Using a bench grinder.  These are simple inexpensive electrical power tools.  The bench grinder has rotating disks on either end.  You can attach disks with different levels of grit.  If you hold the glaze drips up against the rotating disk, it will grind the glaze off. 

The disadvantage of using a bench grinder is that it is a dry method of grinding.  So, there it does pose the problem of creating glaze dust.  One solution is to use a wire wheel.  This generates less dust than a grinding pad. 

However, it does not eliminate the dust risk completely.  As such, it’s important to wear a respirator when you use a bench grinder.  Goggles are also essential to avoid damaging your eyes if pieces of glaze spin off the rotating disk. 

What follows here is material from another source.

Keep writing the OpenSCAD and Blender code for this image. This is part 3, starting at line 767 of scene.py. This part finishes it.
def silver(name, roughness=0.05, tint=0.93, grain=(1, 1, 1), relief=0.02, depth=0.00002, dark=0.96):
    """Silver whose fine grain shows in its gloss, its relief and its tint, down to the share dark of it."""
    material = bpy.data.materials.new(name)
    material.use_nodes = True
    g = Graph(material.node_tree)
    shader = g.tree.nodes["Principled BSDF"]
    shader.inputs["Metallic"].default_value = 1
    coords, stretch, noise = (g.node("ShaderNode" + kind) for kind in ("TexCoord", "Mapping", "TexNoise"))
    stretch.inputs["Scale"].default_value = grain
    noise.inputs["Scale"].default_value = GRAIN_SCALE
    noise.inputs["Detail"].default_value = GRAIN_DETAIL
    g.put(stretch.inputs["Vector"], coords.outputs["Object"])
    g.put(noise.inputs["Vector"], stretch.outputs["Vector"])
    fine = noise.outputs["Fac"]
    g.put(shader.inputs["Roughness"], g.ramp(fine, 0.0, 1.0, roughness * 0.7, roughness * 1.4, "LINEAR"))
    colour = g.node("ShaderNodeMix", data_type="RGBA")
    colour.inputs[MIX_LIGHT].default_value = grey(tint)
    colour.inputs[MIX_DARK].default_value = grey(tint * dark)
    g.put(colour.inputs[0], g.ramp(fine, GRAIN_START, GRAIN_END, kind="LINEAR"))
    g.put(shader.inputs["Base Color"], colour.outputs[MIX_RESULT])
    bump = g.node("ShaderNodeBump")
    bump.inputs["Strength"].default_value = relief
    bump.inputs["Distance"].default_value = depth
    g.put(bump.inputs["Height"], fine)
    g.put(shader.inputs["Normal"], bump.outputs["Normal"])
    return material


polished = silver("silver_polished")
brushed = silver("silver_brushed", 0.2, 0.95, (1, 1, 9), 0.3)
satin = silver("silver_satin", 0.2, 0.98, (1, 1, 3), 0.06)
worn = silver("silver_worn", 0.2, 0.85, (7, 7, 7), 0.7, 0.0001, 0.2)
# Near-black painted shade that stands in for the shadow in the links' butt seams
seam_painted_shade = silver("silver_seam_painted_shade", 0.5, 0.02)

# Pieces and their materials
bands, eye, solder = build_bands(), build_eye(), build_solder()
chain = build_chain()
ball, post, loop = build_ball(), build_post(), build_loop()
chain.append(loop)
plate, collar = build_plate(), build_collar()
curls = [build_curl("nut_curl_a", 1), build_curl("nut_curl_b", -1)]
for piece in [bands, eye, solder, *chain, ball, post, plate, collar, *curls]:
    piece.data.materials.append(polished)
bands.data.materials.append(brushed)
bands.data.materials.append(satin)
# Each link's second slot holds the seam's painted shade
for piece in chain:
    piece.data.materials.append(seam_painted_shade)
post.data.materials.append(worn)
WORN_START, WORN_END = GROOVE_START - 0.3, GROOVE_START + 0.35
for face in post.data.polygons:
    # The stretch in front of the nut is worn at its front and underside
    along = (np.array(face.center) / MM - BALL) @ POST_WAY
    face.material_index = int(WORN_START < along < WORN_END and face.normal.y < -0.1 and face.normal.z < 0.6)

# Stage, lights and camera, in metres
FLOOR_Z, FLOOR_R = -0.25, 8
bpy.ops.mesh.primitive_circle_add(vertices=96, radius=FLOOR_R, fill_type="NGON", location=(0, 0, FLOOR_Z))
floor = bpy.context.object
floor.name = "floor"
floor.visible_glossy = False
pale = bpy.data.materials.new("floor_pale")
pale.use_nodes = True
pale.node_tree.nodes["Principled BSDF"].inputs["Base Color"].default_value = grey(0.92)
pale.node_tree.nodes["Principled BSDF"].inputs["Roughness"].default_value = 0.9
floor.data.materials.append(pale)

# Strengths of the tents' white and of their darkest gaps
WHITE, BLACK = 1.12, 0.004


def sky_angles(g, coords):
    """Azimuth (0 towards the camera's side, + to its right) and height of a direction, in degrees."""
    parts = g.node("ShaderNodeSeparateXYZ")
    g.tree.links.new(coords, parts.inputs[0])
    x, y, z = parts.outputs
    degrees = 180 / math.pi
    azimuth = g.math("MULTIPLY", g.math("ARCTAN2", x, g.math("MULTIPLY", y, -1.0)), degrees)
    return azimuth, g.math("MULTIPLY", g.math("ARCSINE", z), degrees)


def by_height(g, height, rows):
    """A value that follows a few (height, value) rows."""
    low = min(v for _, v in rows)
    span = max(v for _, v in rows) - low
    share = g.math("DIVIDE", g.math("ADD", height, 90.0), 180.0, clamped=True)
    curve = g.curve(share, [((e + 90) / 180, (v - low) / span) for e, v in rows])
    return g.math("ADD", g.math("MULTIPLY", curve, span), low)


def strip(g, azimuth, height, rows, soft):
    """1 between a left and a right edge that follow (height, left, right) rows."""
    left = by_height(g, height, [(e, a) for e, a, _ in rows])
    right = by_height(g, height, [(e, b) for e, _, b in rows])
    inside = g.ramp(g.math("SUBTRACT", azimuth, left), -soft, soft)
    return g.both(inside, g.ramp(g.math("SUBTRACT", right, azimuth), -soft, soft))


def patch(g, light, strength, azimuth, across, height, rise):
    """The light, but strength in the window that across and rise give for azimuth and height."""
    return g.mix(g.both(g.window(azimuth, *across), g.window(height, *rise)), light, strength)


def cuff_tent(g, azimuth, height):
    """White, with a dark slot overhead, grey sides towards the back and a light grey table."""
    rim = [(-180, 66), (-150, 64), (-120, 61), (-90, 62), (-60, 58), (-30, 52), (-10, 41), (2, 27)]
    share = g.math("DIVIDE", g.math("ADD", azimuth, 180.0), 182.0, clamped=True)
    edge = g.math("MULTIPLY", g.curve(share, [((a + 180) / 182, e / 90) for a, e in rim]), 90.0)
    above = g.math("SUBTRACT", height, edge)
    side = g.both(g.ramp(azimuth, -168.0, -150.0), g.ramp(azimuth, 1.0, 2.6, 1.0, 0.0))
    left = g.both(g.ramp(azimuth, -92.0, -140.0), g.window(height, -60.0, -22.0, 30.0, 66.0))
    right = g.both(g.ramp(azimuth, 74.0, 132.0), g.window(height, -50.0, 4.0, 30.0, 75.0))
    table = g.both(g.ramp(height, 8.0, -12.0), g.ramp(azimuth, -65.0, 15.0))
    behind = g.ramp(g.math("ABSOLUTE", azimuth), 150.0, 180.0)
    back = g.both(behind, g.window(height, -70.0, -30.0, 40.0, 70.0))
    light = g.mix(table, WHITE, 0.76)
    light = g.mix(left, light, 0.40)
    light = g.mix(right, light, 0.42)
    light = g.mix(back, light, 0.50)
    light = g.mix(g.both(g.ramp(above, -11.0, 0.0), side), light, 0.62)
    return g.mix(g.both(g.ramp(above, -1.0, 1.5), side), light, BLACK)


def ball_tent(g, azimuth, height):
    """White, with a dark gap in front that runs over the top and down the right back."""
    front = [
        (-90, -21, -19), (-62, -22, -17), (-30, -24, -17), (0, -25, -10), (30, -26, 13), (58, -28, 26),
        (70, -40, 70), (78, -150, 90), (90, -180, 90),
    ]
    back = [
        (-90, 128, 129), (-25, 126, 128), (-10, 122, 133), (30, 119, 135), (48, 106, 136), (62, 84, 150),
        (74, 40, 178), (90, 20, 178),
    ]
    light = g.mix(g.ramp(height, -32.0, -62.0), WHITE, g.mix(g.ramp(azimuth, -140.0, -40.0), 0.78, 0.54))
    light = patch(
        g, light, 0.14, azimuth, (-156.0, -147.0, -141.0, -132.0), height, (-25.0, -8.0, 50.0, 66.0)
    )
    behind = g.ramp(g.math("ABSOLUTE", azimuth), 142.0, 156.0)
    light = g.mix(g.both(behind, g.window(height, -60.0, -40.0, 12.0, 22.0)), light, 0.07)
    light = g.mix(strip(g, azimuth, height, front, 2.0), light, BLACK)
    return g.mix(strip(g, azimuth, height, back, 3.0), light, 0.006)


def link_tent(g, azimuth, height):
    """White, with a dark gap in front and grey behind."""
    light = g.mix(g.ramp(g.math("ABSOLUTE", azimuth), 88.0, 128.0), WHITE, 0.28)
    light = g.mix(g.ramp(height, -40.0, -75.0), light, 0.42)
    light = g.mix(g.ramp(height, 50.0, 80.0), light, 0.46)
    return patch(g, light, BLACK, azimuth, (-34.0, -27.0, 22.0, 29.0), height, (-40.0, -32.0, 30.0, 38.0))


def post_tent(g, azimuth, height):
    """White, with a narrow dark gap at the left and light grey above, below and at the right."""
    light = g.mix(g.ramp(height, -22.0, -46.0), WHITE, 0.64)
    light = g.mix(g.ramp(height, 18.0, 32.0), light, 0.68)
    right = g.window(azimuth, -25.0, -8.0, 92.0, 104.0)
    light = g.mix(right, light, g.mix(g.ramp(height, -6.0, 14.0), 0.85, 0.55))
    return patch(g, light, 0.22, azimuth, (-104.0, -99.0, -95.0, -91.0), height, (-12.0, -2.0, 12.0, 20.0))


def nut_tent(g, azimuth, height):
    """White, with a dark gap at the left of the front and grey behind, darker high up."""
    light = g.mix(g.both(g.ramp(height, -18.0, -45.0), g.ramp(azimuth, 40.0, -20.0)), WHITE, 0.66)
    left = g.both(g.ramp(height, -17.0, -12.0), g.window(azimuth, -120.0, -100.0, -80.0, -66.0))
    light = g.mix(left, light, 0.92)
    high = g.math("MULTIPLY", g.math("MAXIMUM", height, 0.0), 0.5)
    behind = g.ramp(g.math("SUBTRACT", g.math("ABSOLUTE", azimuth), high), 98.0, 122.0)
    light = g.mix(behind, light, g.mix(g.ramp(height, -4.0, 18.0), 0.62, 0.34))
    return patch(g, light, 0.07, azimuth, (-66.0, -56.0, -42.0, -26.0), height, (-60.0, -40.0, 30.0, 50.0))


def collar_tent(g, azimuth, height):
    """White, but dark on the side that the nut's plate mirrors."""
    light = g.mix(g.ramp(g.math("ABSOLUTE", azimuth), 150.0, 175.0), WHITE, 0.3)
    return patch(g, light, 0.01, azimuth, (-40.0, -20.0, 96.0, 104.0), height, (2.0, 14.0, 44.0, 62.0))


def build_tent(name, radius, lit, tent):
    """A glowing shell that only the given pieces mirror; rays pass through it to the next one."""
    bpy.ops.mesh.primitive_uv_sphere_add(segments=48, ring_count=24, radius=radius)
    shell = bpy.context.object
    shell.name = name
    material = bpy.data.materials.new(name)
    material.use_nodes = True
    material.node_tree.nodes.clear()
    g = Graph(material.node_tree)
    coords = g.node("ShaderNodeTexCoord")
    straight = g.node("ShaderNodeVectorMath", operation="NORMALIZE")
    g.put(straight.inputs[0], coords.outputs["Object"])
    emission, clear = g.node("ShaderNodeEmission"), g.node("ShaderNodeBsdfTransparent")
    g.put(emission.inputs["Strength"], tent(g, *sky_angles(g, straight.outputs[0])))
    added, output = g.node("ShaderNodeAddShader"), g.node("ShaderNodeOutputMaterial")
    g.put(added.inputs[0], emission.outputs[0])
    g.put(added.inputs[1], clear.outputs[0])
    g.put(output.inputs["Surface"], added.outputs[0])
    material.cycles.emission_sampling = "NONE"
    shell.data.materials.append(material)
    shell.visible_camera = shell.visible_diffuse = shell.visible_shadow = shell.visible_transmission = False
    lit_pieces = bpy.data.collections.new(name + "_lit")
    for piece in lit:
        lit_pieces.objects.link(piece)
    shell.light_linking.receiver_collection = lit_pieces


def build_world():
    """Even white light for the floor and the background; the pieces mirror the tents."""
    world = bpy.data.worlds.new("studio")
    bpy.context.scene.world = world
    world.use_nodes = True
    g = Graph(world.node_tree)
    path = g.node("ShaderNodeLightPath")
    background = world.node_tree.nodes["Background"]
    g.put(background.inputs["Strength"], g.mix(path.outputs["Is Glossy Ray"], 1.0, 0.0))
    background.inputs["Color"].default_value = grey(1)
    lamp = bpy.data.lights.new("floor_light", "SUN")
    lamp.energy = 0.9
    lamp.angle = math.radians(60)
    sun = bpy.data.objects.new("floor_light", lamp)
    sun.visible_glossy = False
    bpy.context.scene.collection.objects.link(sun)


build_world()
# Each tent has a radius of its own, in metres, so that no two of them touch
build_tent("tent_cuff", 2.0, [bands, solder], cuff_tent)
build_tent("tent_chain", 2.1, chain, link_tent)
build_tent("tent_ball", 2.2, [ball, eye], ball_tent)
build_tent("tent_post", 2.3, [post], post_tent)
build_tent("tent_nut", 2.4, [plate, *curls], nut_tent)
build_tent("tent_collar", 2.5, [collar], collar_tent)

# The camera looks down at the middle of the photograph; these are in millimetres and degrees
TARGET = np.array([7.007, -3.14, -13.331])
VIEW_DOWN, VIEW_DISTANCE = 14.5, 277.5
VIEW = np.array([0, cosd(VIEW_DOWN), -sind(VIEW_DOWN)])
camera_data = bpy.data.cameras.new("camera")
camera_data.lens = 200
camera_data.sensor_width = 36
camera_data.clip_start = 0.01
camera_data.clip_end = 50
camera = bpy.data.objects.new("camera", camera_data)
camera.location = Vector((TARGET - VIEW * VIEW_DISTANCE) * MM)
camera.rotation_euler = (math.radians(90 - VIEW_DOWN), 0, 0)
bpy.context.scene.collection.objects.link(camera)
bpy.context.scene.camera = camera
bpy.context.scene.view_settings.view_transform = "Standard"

Another option is to use a Dremel tool.  These are smaller pen-like tools that can offer you a bit more control when grinding off smaller drips.  You can attach different-sized bits to the Dremel tool, with different levels of abrasion.

Sanding Your Glazed Pottery for Reglazing

If you are not happy with the finish of your glaze, you can reglaze your pottery.  This basically involves applying another layer of glaze to the pot and refiring. 

Glaze adheres to bisqueware because the bisque is porous and absorbs the water from the clay.  This is not the case with glazed pottery.  A glazed surface is not porous. 

Therefore, if you are reglazing pottery, you need to find ways to make the glaze stick to the non-porous surface.  One way to do this is to sand the existing surface a little.  This creates a rough texture that the new layer of glaze can key into. 

Final Thoughts

Although sanding pottery is a bit controversial, it is also very useful.  Pottery can be sanded at almost any stage.  You just need to adapt your sanding approach to suit the stage that your pottery is at.  The key tip is to proceed with caution.  Once you have sanded your ceramics you can’t un-sand them.  So, test your surface first with finer grades.  You can always increase the grit of your sandpaper if you need to.  The second key tip is to keep yourself safe.  Always wear a respirator, and if you are using a grinder of any kind wear goggles.